This month, we join with the National Park Service in celebrating and honoring Black History Month by sharing stories about Black history in the Outer Banks and in your OBX national parks.
Roanoke Island, 8 miles wide and two miles long, is home to Manteo and Wanchese, one a quaint town and one a fishing village, named after two Carolina Algonquian Indians who first welcomed English settlers to the island.
The island is also home to one of your OBX national parks, Fort Raleigh National Historic Site, where the first attempted English settlement in the New World — commonly referred to as the “Lost Colony” — mysteriously disappeared into the pages of history sometime around 1587.
But what you may not know is that Roanoke Island was home to another colony that was subsequently lost — the Freedmen’s Colony. And that colony is just as important to America’s history.
“Fort Raleigh’s not all about the Lost Colony, although that’s the primary emphasis,” Jami Lanier, Cultural Resource Manager for your three Outer Banks National Parks, said. “The Freedmen’s Colony played an important role as well.”
In February 1862, in the early years of the Civil War, Confederate forces occupied Roanoke Island, while Union forces occupied Hatteras Island to the south. The Confederates had built up defenses on the marshy island, hoping to insulate themselves from the Union army.
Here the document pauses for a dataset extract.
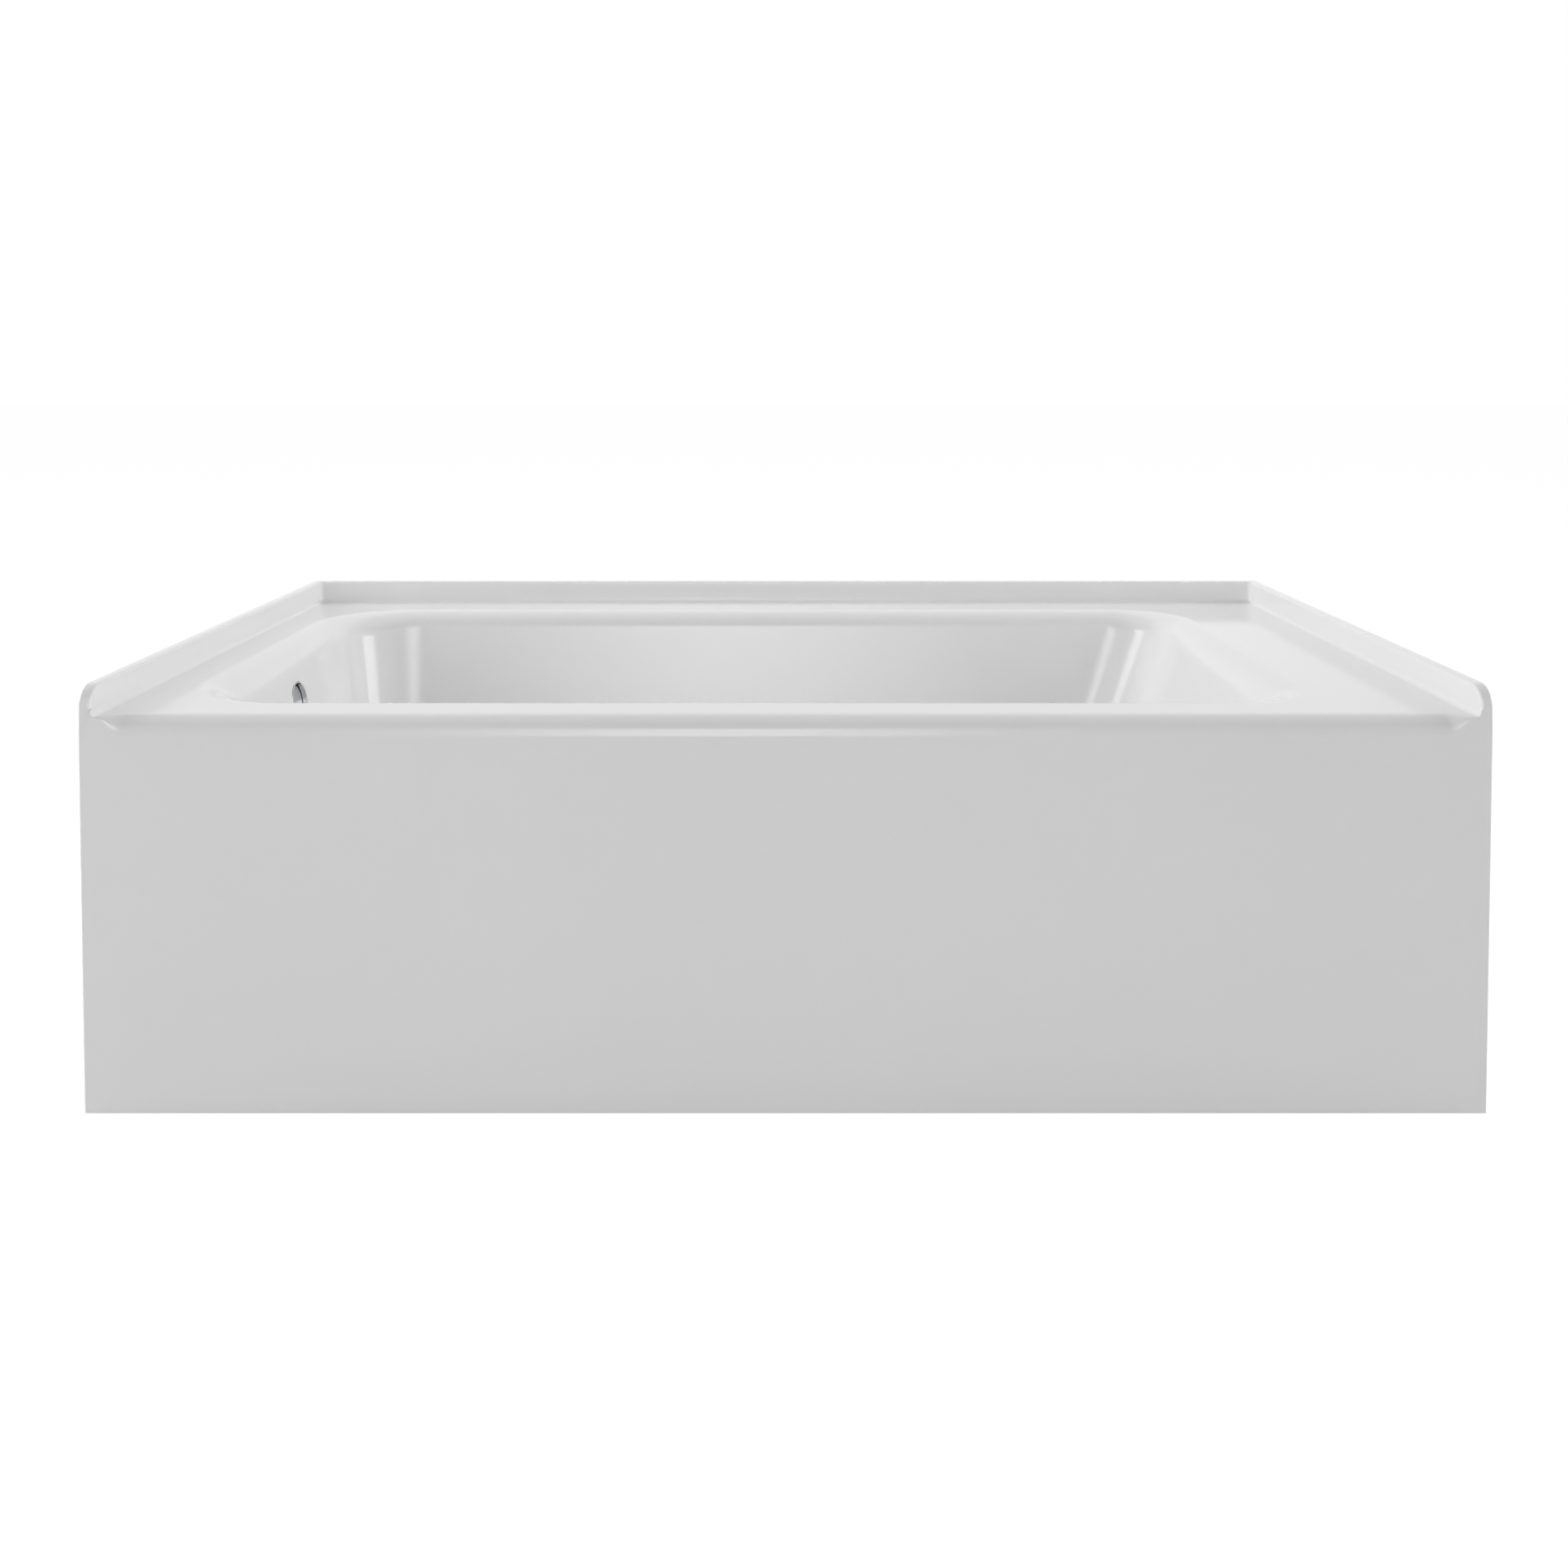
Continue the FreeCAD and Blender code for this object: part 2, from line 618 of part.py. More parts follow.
def overflow_elbow():
    """Elbow behind the end wall: flanged cup on the ring's barrel and a socket down to the pipe."""
    bore = OVERFLOW_BARREL_RADIUS + TUBE_FIT
    face = -BACKED - GASKET
    flange = disc(GASKET_RADIUS, face - ELBOW_FLANGE, face)
    cup = disc(bore + FITTING_WALL, -elbow_back() - FITTING_WALL, face)
    hollow = disc(bore, -elbow_back(), face + 1)
    x, y = riser_x(), drain_y()
    foot = elbow_foot()
    shoulder = foot + SOCKET_DEPTH
    neck_top = OVERFLOW_HEIGHT - ELBOW_SHOULDER
    neck = disc(TUBE_RADIUS + TUBE_FIT + FITTING_WALL, foot, neck_top, x, y)
    passage = disc(TUBE_RADIUS - TUBE_WALL, foot - 1, neck_top - FITTING_WALL, x, y)
    socket = disc(TUBE_RADIUS + TUBE_FIT, foot - 1, shoulder, x, y)
    body = at_overflow(flange.fuse(cup)).fuse(neck)
    return body.cut(at_overflow(hollow)).cut(passage).cut(socket)


# ---- Waste ----

def tee_shoulder():
    """Where the overflow pipe stops in the tee."""
    return TEE_HEIGHT - SOCKET_DEPTH


def overflow_pipe():
    """Pipe from the elbow down to the tee."""
    return ring(TUBE_RADIUS, TUBE_RADIUS - TUBE_WALL, tee_shoulder(), elbow_foot() + SOCKET_DEPTH,
                riser_x(), drain_y())


def waste_tee():
    """Tee with sockets for the overflow pipe, the shoe pipe and the outlet below."""
    x, y = riser_x(), drain_y()
    outer = TUBE_RADIUS + TUBE_FIT + FITTING_WALL
    socket = TUBE_RADIUS + TUBE_FIT
    bore = TUBE_RADIUS - TUBE_WALL
    body = disc(outer, OUTLET_GAP, TEE_HEIGHT, x, y).fuse(rod(outer, x, x + TEE_REACH, WASTE_AXIS_HEIGHT))
    cuts = [
        disc(socket, OUTLET_GAP - 1, OUTLET_GAP + SOCKET_DEPTH, x, y),
        disc(bore, OUTLET_GAP, TEE_HEIGHT, x, y),
        disc(socket, tee_shoulder(), TEE_HEIGHT + 1, x, y),
        rod(bore, x, x + TEE_REACH, WASTE_AXIS_HEIGHT),
        rod(socket, x + TEE_REACH - SOCKET_DEPTH, x + TEE_REACH + 1, WASTE_AXIS_HEIGHT),
    ]
    for cut in cuts:
        body = body.cut(cut)
    return body


def shoe_pipe():
    """Level pipe from the tee to the drain shoe."""
    start = riser_x() + TEE_REACH - SOCKET_DEPTH
    end = drain_x() - SHOE_REACH + SOCKET_DEPTH
    outer = rod(TUBE_RADIUS, start, end, WASTE_AXIS_HEIGHT)
    return outer.cut(rod(TUBE_RADIUS - TUBE_WALL, start - 1, end + 1, WASTE_AXIS_HEIGHT))


def dish_back():
    """Underside of the backed dish round the drain."""
    return FLOOR_HEIGHT - DISH_DEPTH - BACKED


def drain_gasket():
    """Rubber ring between the backing and the drain shoe."""
    bore = STRAINER_BARREL_RADIUS + HOLE_CLEARANCE
    return ring(STRAINER_RADIUS, bore, dish_back() - GASKET, dish_back(), drain_x(), drain_y())


def drain_shoe():
    """Elbow under the drain, with a flange for the gasket and a socket for the shoe pipe."""
    x, y = drain_x(), drain_y()
    top = dish_back() - GASKET
    barrel = STRAINER_BARREL_RADIUS + TUBE_FIT
    bore = TUBE_RADIUS - TUBE_WALL
    outer = TUBE_RADIUS + TUBE_FIT + FITTING_WALL
    low = WASTE_AXIS_HEIGHT - outer
    body = disc(STRAINER_RADIUS, top - SHOE_FLANGE, top, x, y)
    body = body.fuse(disc(barrel + FITTING_WALL, low, top, x, y))
    body = body.fuse(rod(outer, x - SHOE_REACH, x, WASTE_AXIS_HEIGHT))
    cuts = [
        disc(barrel, barrel_foot(), top + 1, x, y),
        disc(STRAINER_BORE_RADIUS, low + FITTING_WALL, top, x, y),
        rod(bore, x - SHOE_REACH, x, WASTE_AXIS_HEIGHT),
        rod(TUBE_RADIUS + TUBE_FIT, x - SHOE_REACH - 1, x - SHOE_REACH + SOCKET_DEPTH, WASTE_AXIS_HEIGHT),
    ]
    for cut in cuts:
        body = body.cut(cut)
    return body


def slip_nut():
    """Octagonal slip nut about Z; its mouth is at z = 0 and its lip closes on the pipe."""
    nut = prism(8, SLIP_NUT_FLATS, 0, SLIP_NUT)
    socket = TUBE_RADIUS + TUBE_FIT + FITTING_WALL + SLIP_NUT_FIT
    mouth = disc(socket, -1, SLIP_NUT - SLIP_NUT_LIP)
    return nut.cut(mouth).cut(disc(TUBE_RADIUS + SLIP_NUT_FIT, -1, SLIP_NUT + 1))


def slip_washer():
    """Washer about Z, seated under the slip nut's lip."""
    top = SLIP_NUT - SLIP_NUT_LIP
    return ring(TUBE_RADIUS + TUBE_FIT + FITTING_WALL, TUBE_RADIUS + TUBE_FIT, top - SLIP_WASHER, top)


def at_joints(shape):
    """Copies of a shape made about Z, one at the mouth of each socket that holds a pipe."""
    cover = SLIP_NUT - SLIP_NUT_LIP - SLIP_WASHER
    places = [
        (0, Vector(riser_x(), drain_y(), TEE_HEIGHT - cover)),
        (180, Vector(riser_x(), drain_y(), elbow_foot() + cover)),
        (90, Vector(riser_x() + TEE_REACH - cover, drain_y(), WASTE_AXIS_HEIGHT)),
        (-90, Vector(drain_x() - SHOE_REACH + cover, drain_y(), WASTE_AXIS_HEIGHT)),
    ]
    copies = []
    for turn, place in places:
        copy = shape.copy()
        copy.rotate(Vector(0, 0, 0), Vector(0, 1, 0), turn)
        copy.translate(place)
        copies.append(copy)
    return group(copies)


# ---- Drain and stopper ----

def flange_top():
    """Top of the drain's flange, level with the basin floor round the dish."""
    return FLOOR_HEIGHT - DISH_DEPTH + STRAINER_FLANGE


def barrel_foot():
    """Lower end of the drain's barrel."""
    return FLOOR_HEIGHT - DISH_DEPTH - STRAINER_DEPTH


def hub_foot():
    """Underside of the spider's hub."""
    return barrel_foot() + SPIDER


def drain_strainer():
    """Drain body: flange in the dish, barrel through the floor, and a spider that guides the stem."""
    seat = FLOOR_HEIGHT - DISH_DEPTH
    body = revolved([
        (STRAINER_BORE_RADIUS, barrel_foot()), (STRAINER_BARREL_RADIUS, barrel_foot()),
        (STRAINER_BARREL_RADIUS, seat), (STRAINER_RADIUS, seat),
        (STRAINER_RADIUS, flange_top() - STRAINER_EDGE), (STRAINER_RADIUS - STRAINER_EDGE, flange_top()),
        (SEAT_RADIUS, flange_top()), (STRAINER_BORE_RADIUS, flange_top() - SEAT_DEPTH)])
    arms = disc(HUB_RADIUS, hub_foot(), hub_foot() + HUB_HEIGHT)
    arm = box(0, STRAINER_BORE_RADIUS + 1, -SPIDER / 2, SPIDER / 2, hub_foot(), hub_foot() + SPIDER)
    for index in range(SPIDER_ARMS):
        turned = arm.copy()
        turned.rotate(Vector(0, 0, 0), Vector(0, 0, 1), 45 + index * 360 / SPIDER_ARMS)
        arms = arms.fuse(turned)
    body = body.fuse(arms).cut(disc(STEM_RADIUS + STEM_FIT, BELOW, ABOVE))
    body.translate(Vector(drain_x(), drain_y(), 0))
    return body


def stopper_cap():
    """Crowned cap that closes on the drain's flange."""
    base = flange_top() + SEAL_HEIGHT
    crown = revolved([
        (0, base), (STOPPER_RADIUS, base), (STOPPER_RADIUS, base + STOPPER_EDGE),
        (STOPPER_SHOULDER_RADIUS, base + STOPPER_SHOULDER), (STOPPER_CROWN_RADIUS, base + STOPPER_HEIGHT),
        (0, base + STOPPER_HEIGHT)])
    crown.translate(Vector(drain_x(), drain_y(), 0))
    return crown


def stopper_seal():
    """Rubber ring under the cap."""
    return ring(SEAL_RADIUS, SEAL_BORE_RADIUS, flange_top(), flange_top() + SEAL_HEIGHT, drain_x(), drain_y())


def stopper_stem():
    """Stem through the hub; its collar stops the lift."""
    x, y = drain_x(), drain_y()
    collar_top = hub_foot() - STOPPER_LIFT
    stem = disc(STEM_RADIUS, collar_top - STEM_COLLAR, flange_top() + SEAL_HEIGHT, x, y)
    return stem.fuse(disc(STEM_COLLAR_RADIUS, collar_top - STEM_COLLAR, collar_top, x, y))


def sub_parts():
    """Every sub-part by name."""
    parts = {
        "tub_shell": tub_shell(),
        "fibreglass_backing": fibreglass_backing(),
        "base_board": base_board(),
        "left_channel": channel("left"),
        "right_channel": channel("right"),
        "channel_screws": channel_screws(),
        "weld_nuts": weld_nuts(),
        "lock_nuts": lock_nuts(),
        "apron_batten": apron_batten(),
        "apron_stiffeners": apron_stiffeners(),
        "overflow_ring": overflow_ring(),
        "overflow_plate": overflow_plate(),
        "overflow_gasket": overflow_gasket(),
        "overflow_elbow": overflow_elbow(),
        "overflow_pipe": overflow_pipe(),
        "waste_tee": waste_tee(),
        "shoe_pipe": shoe_pipe(),
        "slip_nuts": at_joints(slip_nut()),
        "slip_washers": at_joints(slip_washer()),
        "drain_gasket": drain_gasket(),
        "drain_shoe": drain_shoe(),
        "drain_strainer": drain_strainer(),
        "stopper_cap": stopper_cap(),
        "stopper_seal": stopper_seal(),
        "stopper_stem": stopper_stem(),
    }
    for side in ("front", "back"):
        for end in ("left", "right"):
            parts["pad_" + side + "_" + end] = foot_pad(end, side)
            parts["stud_" + side + "_" + end] = foot_stud(end, side)
    return parts


def main():
    """Build and write every sub-part."""
    os.makedirs("parts", exist_ok=True)
    for name, shape in sub_parts().items():
        state = "valid" if shape.isValid() else "NOT VALID"
        print(name, len(shape.Solids), "solids", round(shape.Volume / 1000, 1), "cm3", state)
        shape.exportStep("parts/" + name + ".step")


main()
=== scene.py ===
"""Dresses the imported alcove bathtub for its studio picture.

The tub is one formed sheet of white acrylic: a plain apron, a deck with a soft roll all round
the basin, and a raised tile flange on the three sides that meet the alcove's walls. Sizes are in
metres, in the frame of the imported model: X runs along the tub with the drain end at -X, Y runs
from the apron (-Y) to the wall (+Y), and Z is up from the floor.
"""
from __future__ import annotations

import json
import logging
import math
from dataclasses import dataclass, field
from enum import Enum
from typing import Callable, Sequence

import bmesh
import bpy
from mathutils import Matrix, Vector


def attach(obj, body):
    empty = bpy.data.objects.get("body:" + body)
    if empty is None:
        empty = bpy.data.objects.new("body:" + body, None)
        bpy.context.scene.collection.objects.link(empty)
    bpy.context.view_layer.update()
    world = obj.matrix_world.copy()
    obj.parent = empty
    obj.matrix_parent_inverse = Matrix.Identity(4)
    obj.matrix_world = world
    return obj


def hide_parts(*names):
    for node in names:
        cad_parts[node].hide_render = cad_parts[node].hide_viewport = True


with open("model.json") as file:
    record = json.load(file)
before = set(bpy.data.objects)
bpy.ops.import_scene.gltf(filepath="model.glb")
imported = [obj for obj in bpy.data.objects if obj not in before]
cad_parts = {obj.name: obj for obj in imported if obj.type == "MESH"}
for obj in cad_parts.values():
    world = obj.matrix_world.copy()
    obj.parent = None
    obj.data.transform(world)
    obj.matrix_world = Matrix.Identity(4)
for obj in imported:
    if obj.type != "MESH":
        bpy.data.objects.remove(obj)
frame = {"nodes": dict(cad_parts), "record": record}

log = logging.getLogger("bathtub")

Pair = tuple[float, float]
Point = tuple[float, float, float]
EdgeTest = Callable[[Vector, Vector], bool]

# Distance within which two places count as the same.
NEAR = 1e-4
# Distance below which two corners are merged.
WELD = 1e-6
# How far a cutting piece reaches past what it cuts.
CLEAR = 0.03
# Flats round a cylinder.
DRUM_SIDES = 96
# Angle, in degrees, from which an edge of the sheet stays a crease.
CREASE = 24.0
# The values between which most of a noise pattern lies.
MIDDLE = (0.3, 0.7)


# -----------------------------------------------------------------------------
# Modelling by hand, in code
# -----------------------------------------------------------------------------

class Cut(Enum):
    """What a boolean does to the piece it is given to."""

    REMOVE = "DIFFERENCE"
    JOIN = "UNION"


def deselect() -> None:
    """Leave nothing selected, so that the next operator acts on one piece only."""
    if bpy.context.object and bpy.context.object.mode != "OBJECT":
        bpy.ops.object.mode_set(mode="OBJECT")
    bpy.ops.object.select_all(action="DESELECT")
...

But the Union army was wise to their plan, and Brigadier General Ambrose Burnside and his troops sailed from Maryland to North Carolina in an attempt to blockade the South. On their way to Roanoke Island, Burnside’s men faced the punishing tides and shoreline of the Outer Banks, causing them to lose both ships and supplies.
Yet, Burnside was unfazed. He was determined to gain access to waterways to make an inroad to Roanoke island. On February 6, 1862, Burnside’s troops arrived at Stumpy Point, and began pressing into the Albemarle/Croatan sound. The Battle of Roanoke Island began the next day at 11:30 a.m.
The Confederates were outmanned and outgunned by the Union army. They subsequently surrendered and the Union army took control of Roanoke Island.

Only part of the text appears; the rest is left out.